Ainsi Lézonnet perdit son gouvernement de Conquerneau que le Roy a donné depuis au sieur de l’Isle Rouhé[1].


X.

Remarquez ce trait de la narration qui précède, car il est significatif : il faut faire escorter jusqu’à trois lieues les soldats qui sortent désarmés ; autrement ils seraient massacrés par les paysans. Et pourtant ces soldats n’ont pas fait une résistance sérieuse : loin de là, ils ont lâchement, on peut le dire, livré leur chef et ont ouvert la place ; mais les paysans ne leur tiendront pas compte de leur soumission aux conseils des officiers du Roi, ils feront main basse sur eux : ils ne voient en eux que des complices d’une rébellion ; or ils ne veulent plus même l’apparence d’une guerre ; leur amour de la paix se tourne en fureur. Les pauvres gens ont tant souffert, il y a vingt-cinq ans à peine, des troupes de l’un et de l’autre parti[2] !
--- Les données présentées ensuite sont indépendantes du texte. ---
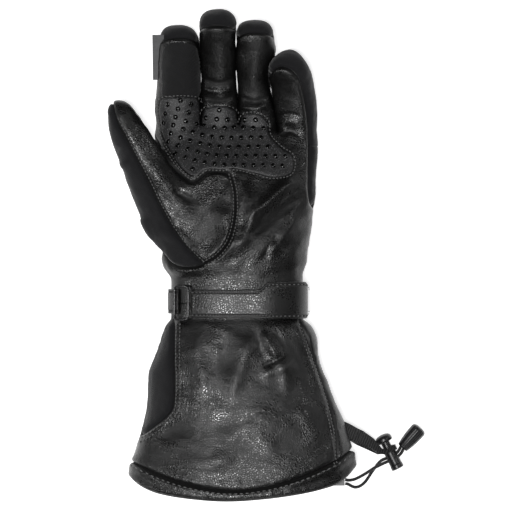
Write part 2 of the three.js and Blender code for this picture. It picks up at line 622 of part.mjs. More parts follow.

  1. Le sieur de l’Ile Rouhé… De son nom Pierre-Joseph de la Béraudière. Il a signé plusieurs actes aux registres paroissiaux de Concarneau. Il prend dans ces actes le titre de Baron de Roué. M. de Courcy donne aux La Béraudière les titres de baron de Rouhet et de marquis de l’Ile-Jourdain. De là peut-être l’indication donnée par le Mercure : l’Isle-Roué.
    Le nom de ce gouverneur apparaît pour la première fois aux registres de Concarneau en 1630 ; mais il n’est pas douteux que sa nomination de gouverneur a suivi de près le siége. La preuve, c’est que le Mercure qui la mentionne a été imprimé en 1621.
  2. Il faut lire sur ce point Moreau et Montmartin. Je leur ai emprunté quelques traits dans Le Siége de Crozon. Revue de Bretagne, de Vendée et d’Anjou.